Recently, I came upon a book at the University Bookstore by Keri Smith that has proved instrumental to my creative reconnaissance mission. On the cover, scrawled in a handwritten, chicken-scratched typeface was "Wreck This Journal."
"To create is to destroy," it declared.  I turned the page.

"Instructions: 1. Carry this with you everywhere you go. 2. Follow the instructions on every page. 3. Order is not important, 4. Instructions are open to interpretation. 5. Experiment (work against your better judgment)."

I purchased the book immediately, ventured upstairs and found a seat near the coffee counter.
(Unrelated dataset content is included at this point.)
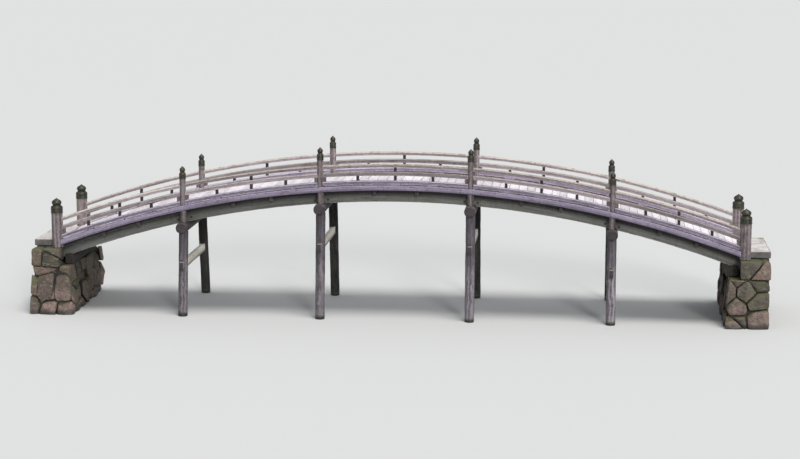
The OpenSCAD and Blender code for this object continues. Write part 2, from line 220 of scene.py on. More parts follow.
def section(width, height, chamfer, top_chamfer=None, lip=0.016):
    """A chamfered rectangle, as rows of a, b and wear. The worn rows are the arrises. The
    rows next to them lie a lip away, and a narrow side has one row in its middle."""
    corners = np.array([(1, 1), (-1, 1), (-1, -1), (1, -1)]) * (width / 2, height / 2)
    cuts = [top_chamfer or chamfer] * 2 + [chamfer] * 2
    rows = []
    for k, here in enumerate(corners):
        run = corners[(k + 1) % 4] - here
        length = norm(run)
        run /= length
        start, stop = cuts[k], length - cuts[(k + 1) % 4]
        near = min(lip, (stop - start) / 2)
        wide = stop - start > 2 * near + NARROW
        inner = np.linspace(start + near, stop - near,
                            max(3, round(length / ROW_STEP)) if wide else 1)
        for d in (start, *inner, stop):
            rows.append((*(here + run * d), float(d in (start, stop))))
    return np.array(rows).T


def spread(start, stop, step, end_cut, lip=0.02):
    """Stations along a timber, closer together at its two ends."""
    inner = [start + end_cut + lip, stop - end_cut - lip]
    count = max(int(round((inner[1] - inner[0]) / step)), 1)
    return np.concatenate([
        [start, start + end_cut], np.linspace(*inner, count + 1), [stop - end_cut, stop]])


def end_marks(shape):
    """The share of end grain: 1 on the first and the last ring, and else 0."""
    marks = np.zeros(shape)
    marks[[0, -1]] = 1
    return marks


def bar(shape, start, stop, place, width, height, chamfer, top_chamfer=None, step=0.1,
        tone=None, wear=0.004, warp=0.0015):
    """A squared timber with worn arrises, from start to stop in the direction t of place.
    Its tone is a number, or a function of the place a, b in its section."""
    a, b, edge = section(width, height, chamfer, top_chamfer)
    t = spread(start, stop, step, chamfer)[:, None]
    seed = uniform(0, 100)
    where = triples(t, a, b)
    dent = wear * np.maximum(bumps(where * (1, 6, 6), 9, seed), -0.2) * edge
    bow = warp * bumps(where * (1, 0, 0), 1.3, seed + 9)
    dent[[0, -1]] = chamfer
    aa = np.sign(a) * np.maximum(np.abs(a) - dent, 0) + bow
    bb = np.sign(b) * np.maximum(np.abs(b) - dent, 0)
    pith = uniform(-0.5, 0.5, 2) * (width, height) * 1.6
    offset = uniform(-40, 40)
    grain = triples(t + offset, aa + pith[0], bb + pith[1])
    worn = np.broadcast_to(edge, aa.shape).copy()
    worn[[0, 1, -2, -1]] = 1
    level = uniform() if tone is None else tone
    tones = level(aa, bb) if callable(level) else level
    shape.loft(place(t, aa, bb), grain, triples(tones, worn, end_marks(worn.shape)))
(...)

With anticipation and slight hesitation, I opened the journal to a random page. It read, "Poke holes in this page using a pencil."

I took my pencil and timidly poked one hole in the page. Keeping my head down, I peered around the union to see if anyone was watching. No one was paying attention.

So, holding the page upright with my left hand, I stabbed it a good 20 more times with the pencil.

Pleased, yet unsatisfied, I turned to another page. "Tear strips. Rip it up!" With growing zeal, I peeled back strips of paper like string cheese until the page looked like the bark of a birch tree, slivers of paper all curled up toward the top. I slammed the journal shut to crush them.

Next page. "This page is for handprints or fingerprints." I rubbed my thumb and index fingers on Daily Nebraskan newsprint and smeared fingerprints all over the page with a tingle of delight.

Canceling my workout plans, I opted to stroll around campus in search of items for my journal. I gathered a collection of various fall leaves and prairie grasses, discovering many plants on campus had some kind of berry on them. So I plucked a few cherry-like berries from trees in between Love Library and the College of Business Administration as well as smaller, "red-hot" berries, from a bush west of CBA.

"How do I get these berries in my journal?" I wondered.

Driving home, I decided the reasonable course of action would be to smash them with a hammer.  

To my surprise, when crushed the berries smelled like pumpkins and resemble pink and yellow fireworks splattered across and soaking though the pages of my journal. 

After I ran out of mysterious berries to demolish, I turned to the collection of prairie and ornamental grasses I had collected from the gardens by the Sheldon Museum of Art and Love Library. I noted there were four different types: One was a caterpillar, another a cheap, plastic underwater plant. I decided the other two were a limp, eight-fingered hand and a sparkler on fire. Then, reflecting on their shapes, I suspected that they would make excellent paintbrushes. 

I dunked the fluffy tops of the grasses, one by one, into ink on a dusty paint palette and flung them across drawing paper. My skin has been stained with turquoise ink for days, and I am quietly happy.  

This morning I opened the journal to this page: "Tongue Painting: 1. Eat some colorful candy. 2. Lick this page." I sucked on a Blue Raspberry Ring Pop while doing homework. Against my better judgment, I licked the page as a cat laps milk. Bizarre, yes, but it is time I quit taking myself so seriously, reclaim creativity and liberate myself from the grasps of over-intellectualization. If I have to light pages of a book on fire, take a journal for a walk or intentionally spill coffee all over – so be it.

Find a way to take back your creativity. Destroy this column if you'd like. Cut it out, then apart and rearrange it to say something else. E-mail me a photo.

Disclaimer: Do no harm to others in the process. I do not endorse criminal behavior.